WHAT IS ASKED
Write out the listing beneath this instruction in its entirety, exactly as it reads.

DATA EXCERPT
• • • • • • •

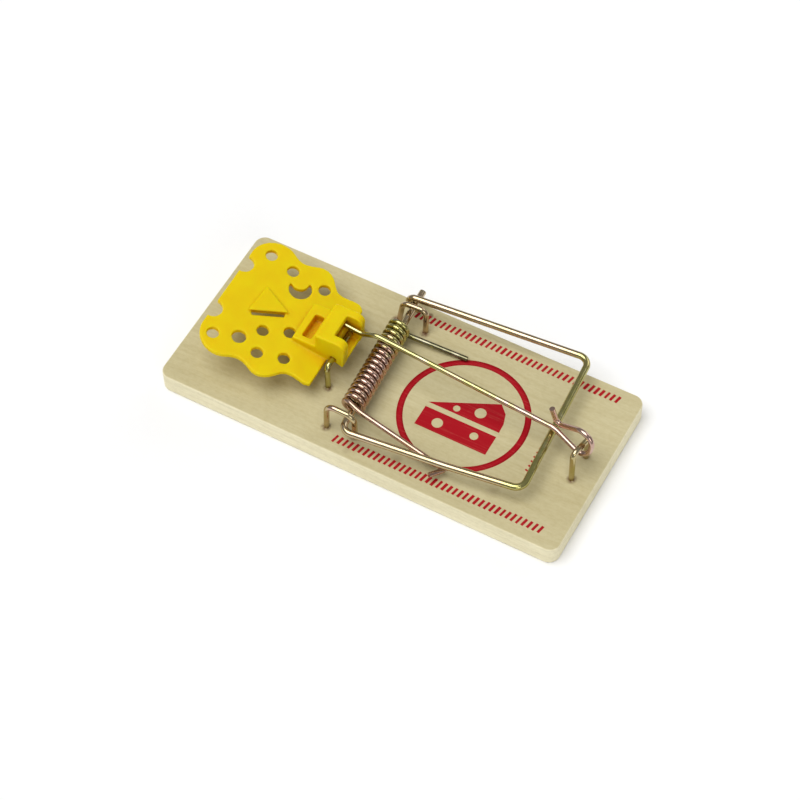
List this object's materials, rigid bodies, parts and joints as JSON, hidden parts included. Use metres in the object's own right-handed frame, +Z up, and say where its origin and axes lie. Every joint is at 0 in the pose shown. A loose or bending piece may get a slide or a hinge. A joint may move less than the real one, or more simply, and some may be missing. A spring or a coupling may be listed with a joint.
{
  "type": "snap mouse trap",
  "caption": "Set snap trap: wooden board, coil-sprung wire kill bar, hinged hold-down bar and moulded bait pedal with a catch, held by wire staples.",
  "frame": {"origin": "centre of the board's underside", "axes": "+Z up out of the printed face, +X along the board towards the hold-down staple, +Y to the rear long edge"},
  "size_m": [0.098, 0.0461, 0.0175],
  "materials": {
    "board": "sanded, unfinished",
    "wire": "yellow zinc plated",
    "spring_wire": "zinc plated, iridescent",
    "pedal": "moulded, semi-gloss"
  },
  "bodies": {
    "base": {"base_board": "board", "front_hammer_staple": "wire", "rear_hammer_staple": "wire", "hold_down_staple": "wire", "pedal_staple": "wire", "torsion_spring": "spring_wire"},
    "kill_bar_body": {"kill_bar": "wire"},
    "hold_down_body": {"hold_down_bar": "wire"},
    "pedal_body": {"bait_pedal": "pedal"}
  },
  "joints": [
    {"name": "kill_bar_swing", "type": "hinge", "parent": "base", "child": "kill_bar_body", "pos_m": [-0.00549, 0.00069, 0.0091], "axis": [0.0523, -0.9986, 0], "range_deg": [0, 183], "deforming": ["torsion_spring"]},
    {"name": "hold_down_swing", "type": "hinge", "parent": "base", "child": "hold_down_body", "pos_m": [0.04395, -0.0008, 0.01355], "axis": [0, 1, 0], "range_deg": [0, 145]},
    {"name": "pedal_tilt", "type": "hinge", "parent": "base", "child": "pedal_body", "pos_m": [-0.0145, 0.00045, 0.0114], "axis": [0.0157, -0.9999, 0], "range_deg": [0, 17]}
  ]
}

• • • • • • •

PROBLEM SOLUTION
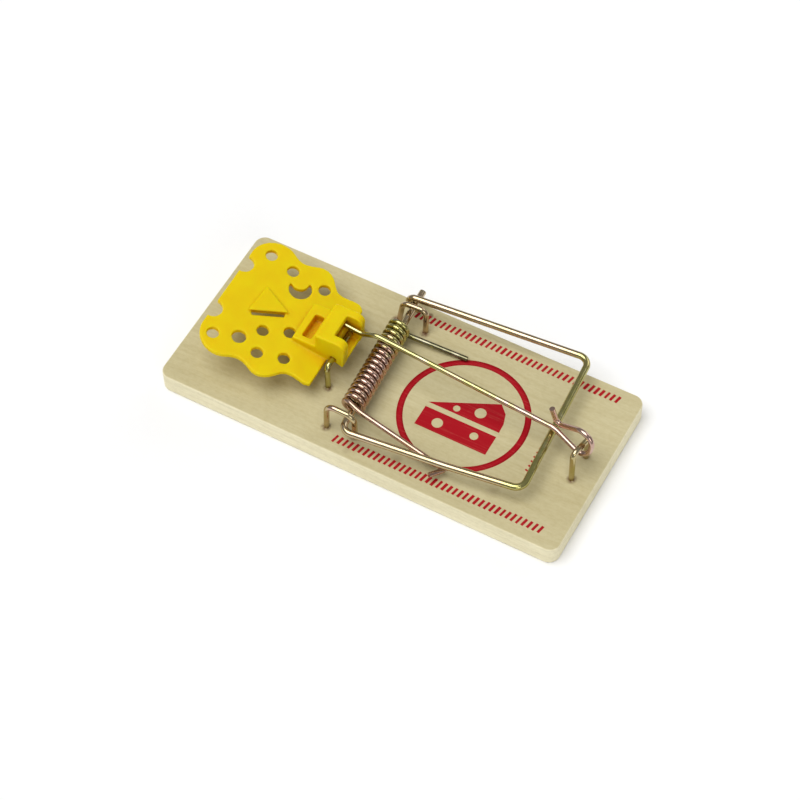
List this object's materials, rigid bodies, parts and joints as JSON, hidden parts included. Use metres in the object's own right-handed frame, +Z up, and say where its origin and axes lie. Every joint is at 0 in the pose shown. A loose or bending piece may get a slide or a hinge. A joint may move less than the real one, or more simply, and some may be missing. A spring or a coupling may be listed with a joint.
{
  "type": "snap mouse trap",
  "caption": "Set snap trap: wooden board, coil-sprung wire kill bar, hinged hold-down bar and moulded bait pedal with a catch, held by wire staples.",
  "frame": {"origin": "centre of the board's underside", "axes": "+Z up out of the printed face, +X along the board towards the hold-down staple, +Y to the rear long edge"},
  "size_m": [0.098, 0.0461, 0.0175],
  "materials": {
    "board": "sanded, unfinished",
    "wire": "yellow zinc plated",
    "spring_wire": "zinc plated, iridescent",
    "pedal": "moulded, semi-gloss"
  },
  "bodies": {
    "base": {"base_board": "board", "front_hammer_staple": "wire", "rear_hammer_staple": "wire", "hold_down_staple": "wire", "pedal_staple": "wire", "torsion_spring": "spring_wire"},
    "kill_bar_body": {"kill_bar": "wire"},
    "hold_down_body": {"hold_down_bar": "wire"},
    "pedal_body": {"bait_pedal": "pedal"}
  },
  "joints": [
    {"name": "kill_bar_swing", "type": "hinge", "parent": "base", "child": "kill_bar_body", "pos_m": [-0.00549, 0.00069, 0.0091], "axis": [0.0523, -0.9986, 0], "range_deg": [0, 183], "deforming": ["torsion_spring"]},
    {"name": "hold_down_swing", "type": "hinge", "parent": "base", "child": "hold_down_body", "pos_m": [0.04395, -0.0008, 0.01355], "axis": [0, 1, 0], "range_deg": [0, 145]},
    {"name": "pedal_tilt", "type": "hinge", "parent": "base", "child": "pedal_body", "pos_m": [-0.0145, 0.00045, 0.0114], "axis": [0.0157, -0.9999, 0], "range_deg": [0, 17]}
  ]
}